Exercise: Return only the lines running from the line that holds "for member in" to the line that holds "point = shown.matrix_world", including both.
** Start Available records **
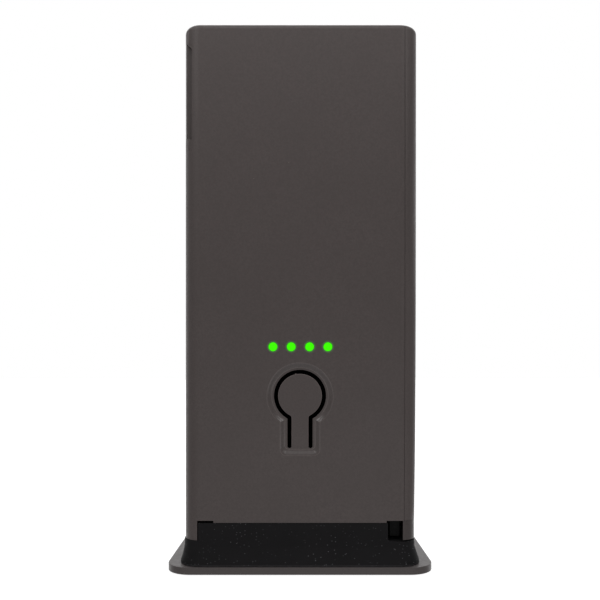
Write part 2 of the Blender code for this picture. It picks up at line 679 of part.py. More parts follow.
def build_shell(tower, looks):
    finish(make_main_housing(), looks["shell"], tower)
    finish(make_side_panel(), looks["shell"], tower)
    finish(make_side_skirt(), looks["shell"], tower)
    finish(make_bulkhead(), looks["black"], tower)
    for i, centre in enumerate(BULKHEAD_SCREWS, 1):
        head = (BULKHEAD[0] + GAP, BULKHEAD[0] + GAP + MM)
        shank = (BULKHEAD[0] + MM, BULKHEAD[1] + 5 * MM)
        finish(make_screw(f"bulkhead_screw_{i}", centre, head, shank), looks["steel"], tower)
    finish(make_door_pin(), looks["steel"], tower)


def build_board(tower, looks):
    finish(make_pcb(), looks["board"], tower)
    for i, centre in enumerate(PCB_SCREWS, 1):
        head = (PCB_Y[1] + GAP / 2, PCB_Y[1] + GAP / 2 + 1.1 * MM)
        shank = (INNER_FRONT + 1.5 * MM, PCB_Y[1] + MM)
        finish(make_screw(f"pcb_screw_{i}", centre, head, shank, "Y"), looks["steel"], tower)
    for i, x in enumerate(LIGHT_XS, 1):
        finish(make_led(i, x), looks["lens"], tower)
        finish(make_light_pipe(i, x), looks["glow"], tower)
    finish(make_baffle(), looks["black"], tower)
    finish(make_tact_switch(), looks["black"], tower)
    finish(make_usb_c(), looks["steel"], tower)
    finish(make_usb_a(), looks["steel"], tower)
    inductor = make_board_block("power_inductor", (4.0 * MM, 72.0 * MM), (7.2 * MM, 4.2 * MM, 7.2 * MM))
    finish(inductor, looks["black"], tower)
    charger = make_board_block("charger_chip", (-8.0 * MM, 72.0 * MM), (5.0 * MM, 0.9 * MM, 5.0 * MM))
    finish(charger, looks["black"], tower)
    gauge = make_board_block("protection_chip", (-8.0 * MM, 36.0 * MM), (3.0 * MM, 0.9 * MM, 4.4 * MM))
    finish(gauge, looks["black"], tower)
    for i, x in enumerate((-1.0 * MM, 6.5 * MM), 1):
        finish(make_capacitor(i, x), looks["aluminium"], tower)


def build_cells(tower, looks):
    low, high = CELL_Z
    for i, x in enumerate(CELL_XS, 1):
        finish(make_cell(i, x), looks["sleeve"], tower)
    end_room = 0.8 * MM
    seat = low - end_room
    bottom = make_holder("cell_holder_bottom", seat - HOLDER_FLOOR, (seat, seat + HOLDER_DEPTH))
    finish(bottom, looks["black"], tower)
    seat = high + end_room
    top = make_holder("cell_holder_top", seat + HOLDER_FLOOR - HOLDER_DEPTH, (seat - HOLDER_DEPTH, seat))
    finish(top, looks["black"], tower)
    finish(make_strip("nickel_strip_bottom", low - 0.5 * MM), looks["nickel"], tower)
    finish(make_strip("nickel_strip_top", high + 0.3 * MM), looks["nickel"], tower)
    finish(box("foam_pad", FOAM_LOW, FOAM_HIGH), looks["foam"], tower)
    bead = rod("thermistor", (0.0, -2.5 * MM), 0.9 * MM, 50.0 * MM, 54.0 * MM, sides=12)
    finish(bead, looks["black"], tower)


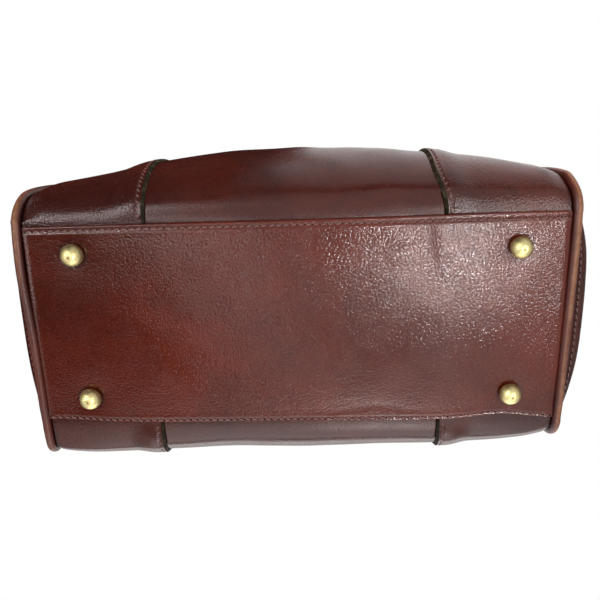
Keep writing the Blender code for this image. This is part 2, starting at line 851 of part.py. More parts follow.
def ring_path():
    """Closed outline of a ring about the middle of its lower bar, as (x, z)."""
    half = CHAPE_WIDTH / 2 + RING_SIDE_ROOM + RING_WIRE_RADIUS
    r = RING_CORNER_RADIUS
    corners = (
        (half - r, r, -0.5),
        (half - r, RING_SPAN - r, 0.0),
        (r - half, RING_SPAN - r, 0.5),
        (r - half, r, 1.0),
    )
    path = []
    for x, z, start in corners:
        for k in range(RING_CORNER_STEPS + 1):
            angle = math.pi * (start + 0.5 * k / RING_CORNER_STEPS)
            path.append((x + r * math.cos(angle), z + r * math.sin(angle)))
    return path


def handle_arch(foot_z):
    """(x, z) of the handle's centre line from one end to the other."""
    half = HANDLE_SPACING / 2
    path = []
    for k in range(ARCH_STEPS + 1):
        angle = math.pi * k / ARCH_STEPS
        across = math.copysign(abs(math.cos(angle)) ** ARCH_POWER, math.cos(angle))
        path.append((half * across, foot_z + HANDLE_RISE * max(math.sin(angle), 0.0) ** ARCH_POWER))
    return path


def handle_loop_path(y, bar_z):
    """The strap that holds a handle's end: down one side, under the ring's bar, up the other."""
    radius = turn_radius()
    side = HANDLE_RADIUS + GAP + CHAPE_LEATHER / 2
    low = bar_z + HANDLE_END_LIFT - GAP - CHAPE_LEATHER / 2
    high = bar_z + HANDLE_END_LIFT + HANDLE_LOOP_GRIP
    path = [(-side, high), (-side, low)]
    for k in range(STRAP_TURN_STEPS + 1):
        angle = math.pi * (1.06 + 0.88 * k / STRAP_TURN_STEPS)
        path.append((radius * math.cos(angle), bar_z + radius * math.sin(angle)))
    path += [(side, low), (side, high)]
    return [(y + across, z) for across, z in path]


def handles():
    across = Vector((0, 1, 0))
    for side, name in SIDES:
        bar_y, bar_z = ring_bar(side)
        y = side * bar_y
        top_z = bar_z + RING_SPAN
        pivot = (0.0, y, top_z)
        path = [Vector((x, y, z)) for x, z in handle_arch(top_z + HANDLE_END_LIFT)]
        cover = circles_along(path, across, HANDLE_RADIUS, HANDLE_SIDES)
        bore = circles_along(path, across, HANDLE_RADIUS - HANDLE_WALL, HANDLE_SIDES)
        lofted(name + "_handle", cover + bore[::-1], leather, pivot, round_trip=True)
        core_radius = (HANDLE_RADIUS - HANDLE_WALL) * math.cos(math.pi / HANDLE_SIDES) - GAP
        core = circles_along(path, across, core_radius, CORE_SIDES)
        lofted(name + "_handle_core", core, cloth, pivot)
        for end, place in ENDS:
            x = end * HANDLE_SPACING / 2
            chape = [(side * out, z) for out, z in chape_path(side)]
            low, high = x - CHAPE_WIDTH / 2, x + CHAPE_WIDTH / 2
            strap(f"{name}_{place}_chape", chape, CHAPE_LEATHER, low, high, leather)
            ring = [Vector((x + px, y, bar_z + pz)) for px, pz in ring_path()]
            wire = circles_along(ring, across, RING_WIRE_RADIUS, RING_SIDES, closed=True)
            lofted(f"{name}_{place}_ring", wire, brass, (0.0, y, bar_z), round_trip=True)
            low, high = x - HANDLE_LOOP_WIDTH / 2, x + HANDLE_LOOP_WIDTH / 2
            loop = handle_loop_path(y, top_z)
            strap(f"{name}_{place}_handle_loop", loop, CHAPE_LEATHER, low, high, leather, pivot)


def main():
    for old in list(bpy.data.objects):
        bpy.data.objects.remove(old)
    base_panel()
    base_board()
    feet()
    walls()
    pipings()
    gussets()
    lining()
    facings()
    zip_flaps()
    zip_ends()
    zip_slider()
    zip_pull()
    handles()


main()
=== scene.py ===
"""Looks of the zip-top leather handbag: worn oxblood leather, sewn seams, brass and cloth.

Every piece is made in place, in metres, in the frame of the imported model. The walls, ends,
piping, lining and seams all follow one form, surface(), so they stay sewn together where the
leather has slumped. A place on a wall is (side, x, v): v is 0 at the base, 1 at the widest
level and 2 at the mouth. A place on an end is (end, y, z).
"""

import math

import bmesh
import bpy
from mathutils import Matrix, Vector, noise

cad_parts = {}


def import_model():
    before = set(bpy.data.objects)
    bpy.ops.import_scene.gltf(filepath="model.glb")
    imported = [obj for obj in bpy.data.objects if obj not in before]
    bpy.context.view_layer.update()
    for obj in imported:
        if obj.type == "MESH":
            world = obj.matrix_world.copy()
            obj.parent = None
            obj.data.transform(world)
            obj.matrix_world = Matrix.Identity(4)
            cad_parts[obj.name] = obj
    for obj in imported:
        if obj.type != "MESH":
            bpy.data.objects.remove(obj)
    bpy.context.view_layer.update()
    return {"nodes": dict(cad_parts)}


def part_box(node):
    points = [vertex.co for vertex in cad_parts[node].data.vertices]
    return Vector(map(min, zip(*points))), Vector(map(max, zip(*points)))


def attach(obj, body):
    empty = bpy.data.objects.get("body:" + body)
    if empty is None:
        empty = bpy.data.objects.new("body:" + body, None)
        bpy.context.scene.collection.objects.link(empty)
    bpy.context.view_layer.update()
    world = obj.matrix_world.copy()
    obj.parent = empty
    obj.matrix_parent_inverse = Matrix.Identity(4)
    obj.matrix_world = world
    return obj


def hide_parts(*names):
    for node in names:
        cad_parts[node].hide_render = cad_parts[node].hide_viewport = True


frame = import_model()

FRONT, BACK = -1, 1
LEFT, RIGHT = -1, 1
SIDES = ((FRONT, "front"), (BACK, "back"))
ENDS = ((LEFT, "left"), (RIGHT, "right"))
UP = Vector((0, 0, 1))
AHEAD = Vector((0, 1, 0))

# Form of the body, as in the CAD model
GAP = 0.0003
PANEL_END = 0.165
BELLY_HALF = 0.10275
BELLY_HALF_AT_ENDS = 0.0865
MOUTH_HALF = 0.042
BASE_Z = 0.009
BASE_TOP = 0.011
FOOT_Z = 0.0113
MOUTH_Z = 0.238
STITCH_Y = 0.0663
CORNER_START = 0.068
FLANGE = 0.0075
BELLY_HEIGHT_AT_ENDS = 0.030
BELLY_HEIGHTS = {FRONT: 0.072, BACK: 0.050}
CORNER_POWERS = {FRONT: 1.0, BACK: 0.78}
LEATHER = 0.0020
FACING = 0.0015
LINING = 0.0008
LINING_FLOOR = 0.0157
FACING_FOOT_Z = 0.212
PIPING_RADIUS = 0.0029
PIPING_X = 0.1678
PIPING_DEPTH = 0.0012
PIPING_BLEND = 0.012
GUSSET_BULGE = 0.020

# Zip closure, as in the CAD model
ZIP_Z = 0.218
FLAP_HALF_LENGTH = 0.128
FLAP_IN = 0.0070
FLAP_HALF = 0.00075
HINGES = {FRONT: 0.04512, BACK: 0.04484}
SLOT_END = 0.1545
TAPE_LOW, TAPE_HIGH = ZIP_Z - 0.00165, ZIP_Z - 0.00105
TAPE_HALF = 0.014
TEETH_IN = 0.0006
TEETH_Z = (TAPE_LOW + TAPE_HIGH) / 2
SLIDER_X = 0.140
SLIDER_GAP, SLIDER_PLATE = 0.00165, 0.0012
ARCH_REACH, ARCH_WIRE = 0.00172, 0.00055
PULL_AXIS_Z = 0.22072

# Handles and rings, as in the CAD model; the bars of the rings are (y, lower z, upper z)
HANDLE_SPACING = 0.144
HANDLE_RISE = 0.108
HANDLE_END_LIFT = 0.009
ARCH_POWER = 0.85
HANDLE_RADIUS = 0.0060
HANDLE_BORE = 0.0045
CORE_RADIUS = 0.0037
BARS = {FRONT: (0.06212, 0.20767, 0.22367), BACK: (0.06067, 0.20755, 0.22355)}
RING_WIRE = 0.0016
RING_HALF, RING_HEIGHT, RING_CORNER = 0.0136, 0.016, 0.0026
TAB_HALF = 0.0008
TAB_WIDTH = 0.0110
TAB_DROP = 0.032
TAB_LENGTH = 0.046
TURN = RING_WIRE + GAP + TAB_HALF

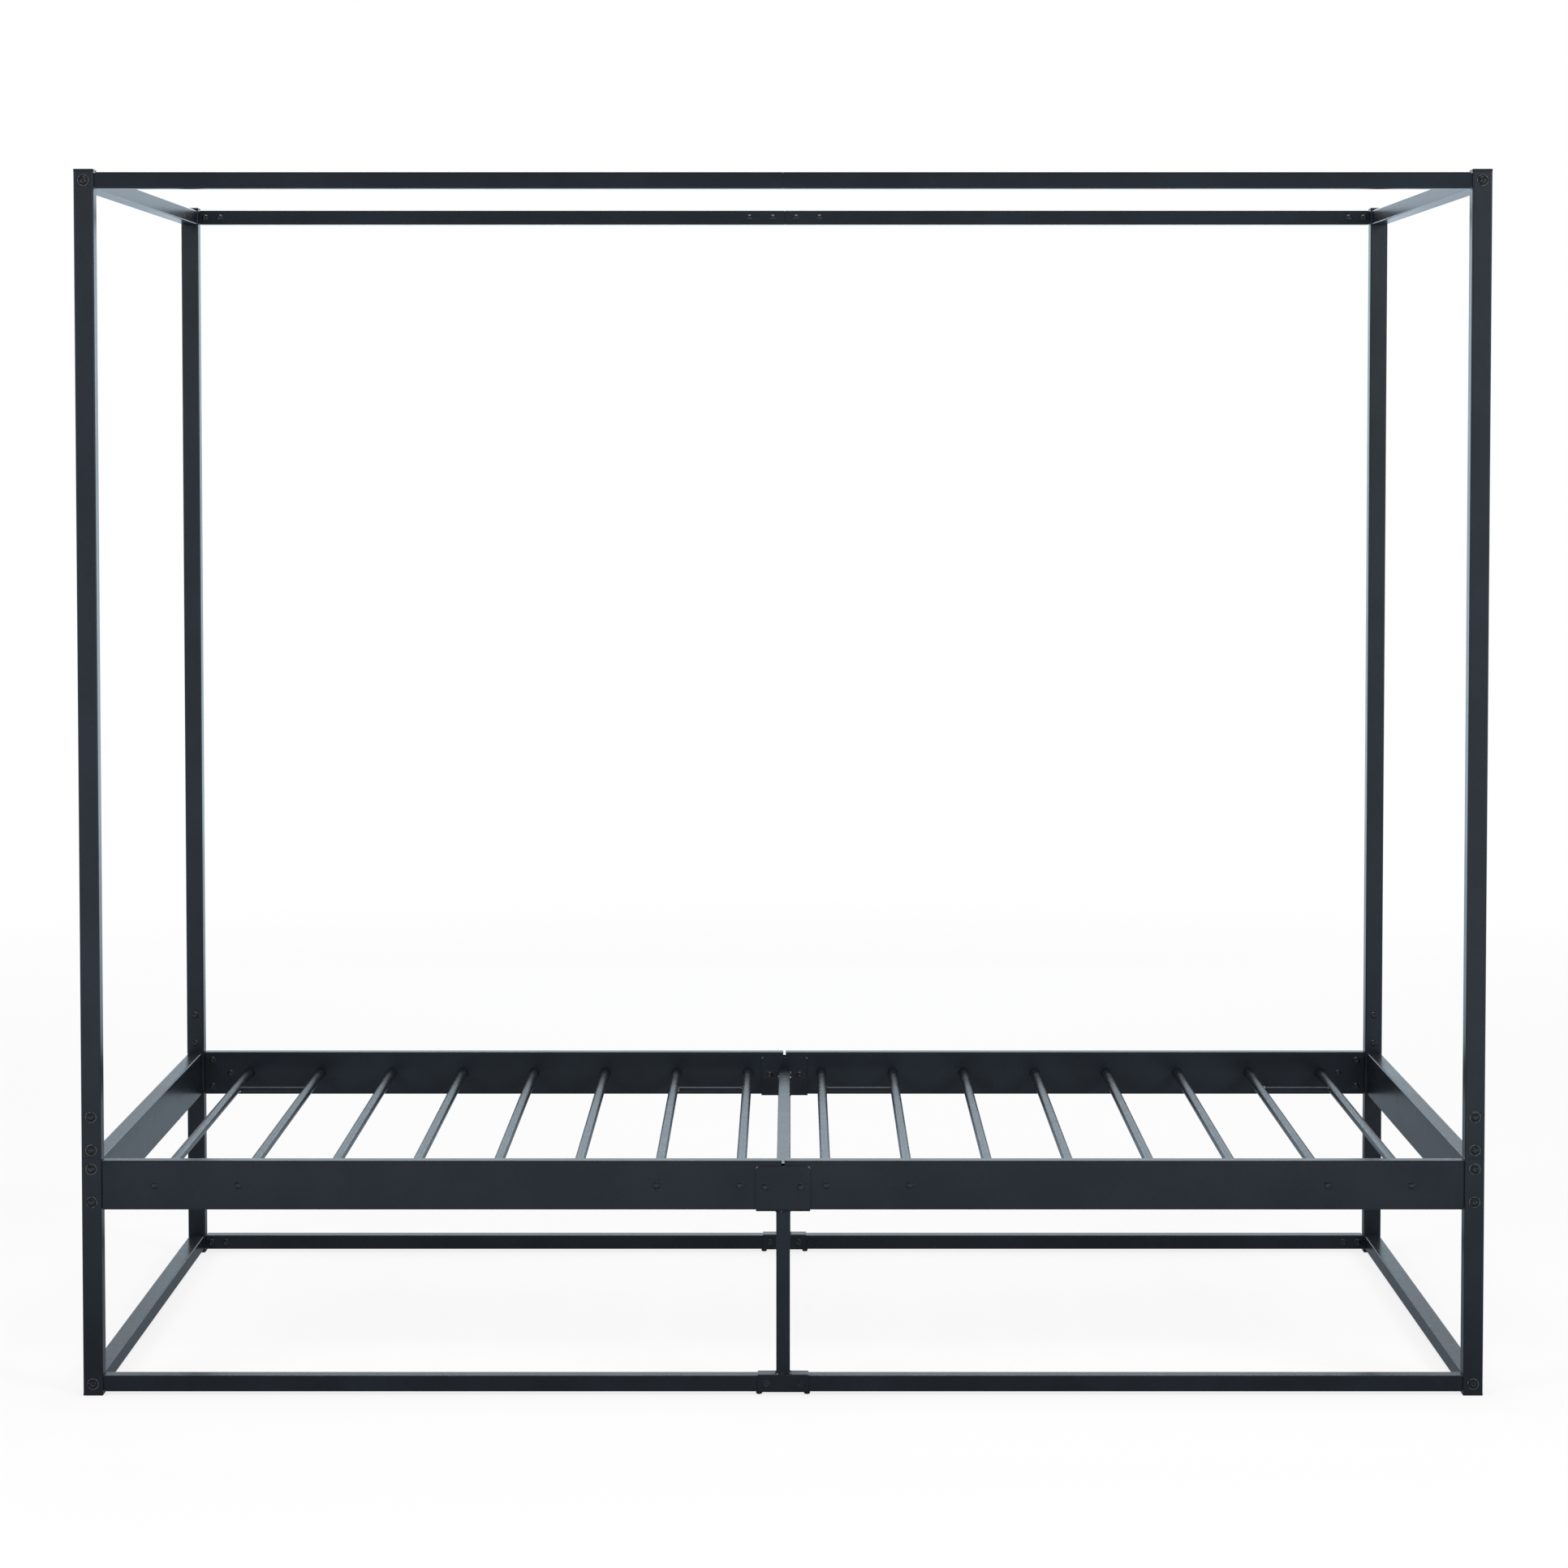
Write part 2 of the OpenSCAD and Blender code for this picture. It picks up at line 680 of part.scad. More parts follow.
// Bolts that hold the end rails through the legs and posts
module end_rail_bolts() {
    color(bolt_black) all_quarters() at_end_bolts()
        translate([0, leg_out_y + washer_t, 0]) head_out() button_bolt(end_bolt_l);
}

// One bolt through everything between y_in and y_out, up to its sleeve nut
module through_bolt(y_in, y_out) {
    translate([0, y_out, 0]) head_out() button_bolt(y_out - y_in - barrel_l + barrel_grip);
}

module through_bolts() {
    color(bolt_black) {
        all_quarters() at_post_bolts() through_bolt(leg_in_y, leg_out_y + washer_t);
        for (sy = [-1, 1]) quarter(1, sy) {
            at_clamp_bolts() through_bolt(flange_y, rail_y + clamp_y);
            at_sleeve_bolts() through_bolt(rail_y - sleeve_y, rail_y + sleeve_y);
        }
    }
}

module sleeve_nuts() {
    color(bolt_black) {
        all_quarters() at_post_bolts() translate([0, leg_in_y, 0]) head_in() sleeve_nut();
        for (sy = [-1, 1]) quarter(1, sy) {
            at_clamp_bolts() translate([0, flange_y, 0]) head_in() sleeve_nut();
            at_sleeve_bolts() translate([0, rail_y - sleeve_y, 0]) head_in() sleeve_nut();
        }
    }
}

module slat_bolts() {
    color(bolt_black) all_quarters() for (i = bolted)
        translate([half_slat_x(i), wide_out_y, deck_z]) head_out() button_bolt(slat_bolt_l);
}

// Short screws on the inner faces of the side rails
module rail_screws() {
    color(bolt_black) all_quarters() {
        at_wide_screws() translate([0, wide_in_y, 0]) head_in() button_bolt(screw_l);
        at_thin_screws(canopy_end_gap, canopy_z) translate([0, thin_in_y, 0]) head_in() button_bolt(screw_l);
        at_thin_screws(base_end_gap, base_z) translate([0, thin_in_y, 0]) head_in() button_bolt(screw_l);
        at_joiner_screws() translate([0, thin_in_y, 0]) head_in() button_bolt(screw_l);
    }
}

module washer() {
    translate([0, leg_out_y, 0]) difference() {
        rod_y(0, washer_t, washer_d);
        rod_y(-1, washer_t + 1, hole_d);
    }
}

module washers() {
    color(bolt_black) all_quarters() {
        at_end_bolts() washer();
        at_post_bolts() washer();
    }
}

// ---- The bed ----

for (c = CORNERS) {
    quarter(c[1], c[2]) leg();
    quarter(c[1], c[2]) post();
    quarter(c[1], c[2]) canopy_rail();
    quarter(c[1], c[2]) side_rail();
    quarter(c[1], c[2]) base_rail();
}
for (e = ENDS) {
    quarter(e[1], 1) canopy_end_rail();
    quarter(e[1], 1) wide_end_rail();
    quarter(e[1], 1) base_end_rail();
}
for (s = SIDES) {
    quarter(1, s[1]) rail_clamp();
    quarter(1, s[1]) middle_leg();
    quarter(1, s[1]) base_sleeve();
}
for (p = PAIRS) slat_pair(p[1]);
for (n = LOOSE) loose_slat(n);
cross_bar();
all_quarters() post_joiner();  // post_joiners
wide_rail_stubs();
thin_rail_stubs();
canopy_joiners();
post_caps();
foot_caps();
base_glides();
end_rail_bolts();
through_bolts();
sleeve_nuts();
slat_bolts();
rail_screws();
washers();
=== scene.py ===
"""Four poster canopy bed in steel tube: finishes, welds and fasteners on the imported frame.

Everything is in metres. X runs along the bed, -Y is the front long side and Z is up.
"""

import json
import math

import bmesh
import bpy
import numpy as np
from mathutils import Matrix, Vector

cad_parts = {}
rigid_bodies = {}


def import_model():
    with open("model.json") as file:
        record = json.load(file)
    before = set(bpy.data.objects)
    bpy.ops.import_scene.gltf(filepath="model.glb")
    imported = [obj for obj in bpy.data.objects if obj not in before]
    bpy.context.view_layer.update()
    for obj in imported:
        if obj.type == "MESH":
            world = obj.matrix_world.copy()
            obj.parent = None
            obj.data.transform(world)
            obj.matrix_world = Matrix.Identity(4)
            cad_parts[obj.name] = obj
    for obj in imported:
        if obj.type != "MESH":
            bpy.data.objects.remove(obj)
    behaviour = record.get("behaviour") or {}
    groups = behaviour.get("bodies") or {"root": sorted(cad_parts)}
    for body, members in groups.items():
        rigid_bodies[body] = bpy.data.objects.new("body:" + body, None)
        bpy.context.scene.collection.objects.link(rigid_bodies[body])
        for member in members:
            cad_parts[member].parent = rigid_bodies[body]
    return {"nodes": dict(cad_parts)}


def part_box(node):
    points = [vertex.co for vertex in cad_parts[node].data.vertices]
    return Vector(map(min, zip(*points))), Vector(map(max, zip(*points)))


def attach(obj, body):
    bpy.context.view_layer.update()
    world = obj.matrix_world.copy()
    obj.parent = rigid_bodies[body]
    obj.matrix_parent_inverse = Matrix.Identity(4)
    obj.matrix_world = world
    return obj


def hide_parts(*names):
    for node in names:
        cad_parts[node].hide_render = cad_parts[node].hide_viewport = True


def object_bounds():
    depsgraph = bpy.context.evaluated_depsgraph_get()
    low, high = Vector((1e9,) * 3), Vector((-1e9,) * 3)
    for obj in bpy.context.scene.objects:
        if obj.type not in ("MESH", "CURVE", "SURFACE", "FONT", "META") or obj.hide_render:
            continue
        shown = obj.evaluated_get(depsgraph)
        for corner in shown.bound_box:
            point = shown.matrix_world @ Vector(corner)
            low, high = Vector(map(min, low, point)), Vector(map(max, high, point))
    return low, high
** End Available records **
Exercise output:
        for member in members:
            cad_parts[member].parent = rigid_bodies[body]
    return {"nodes": dict(cad_parts)}


def part_box(node):
    points = [vertex.co for vertex in cad_parts[node].data.vertices]
    return Vector(map(min, zip(*points))), Vector(map(max, zip(*points)))


def attach(obj, body):
    bpy.context.view_layer.update()
    world = obj.matrix_world.copy()
    obj.parent = rigid_bodies[body]
    obj.matrix_parent_inverse = Matrix.Identity(4)
    obj.matrix_world = world
    return obj


def hide_parts(*names):
    for node in names:
        cad_parts[node].hide_render = cad_parts[node].hide_viewport = True


def object_bounds():
    depsgraph = bpy.context.evaluated_depsgraph_get()
    low, high = Vector((1e9,) * 3), Vector((-1e9,) * 3)
    for obj in bpy.context.scene.objects:
        if obj.type not in ("MESH", "CURVE", "SURFACE", "FONT", "META") or obj.hide_render:
            continue
        shown = obj.evaluated_get(depsgraph)
        for corner in shown.bound_box:
            point = shown.matrix_world @ Vector(corner)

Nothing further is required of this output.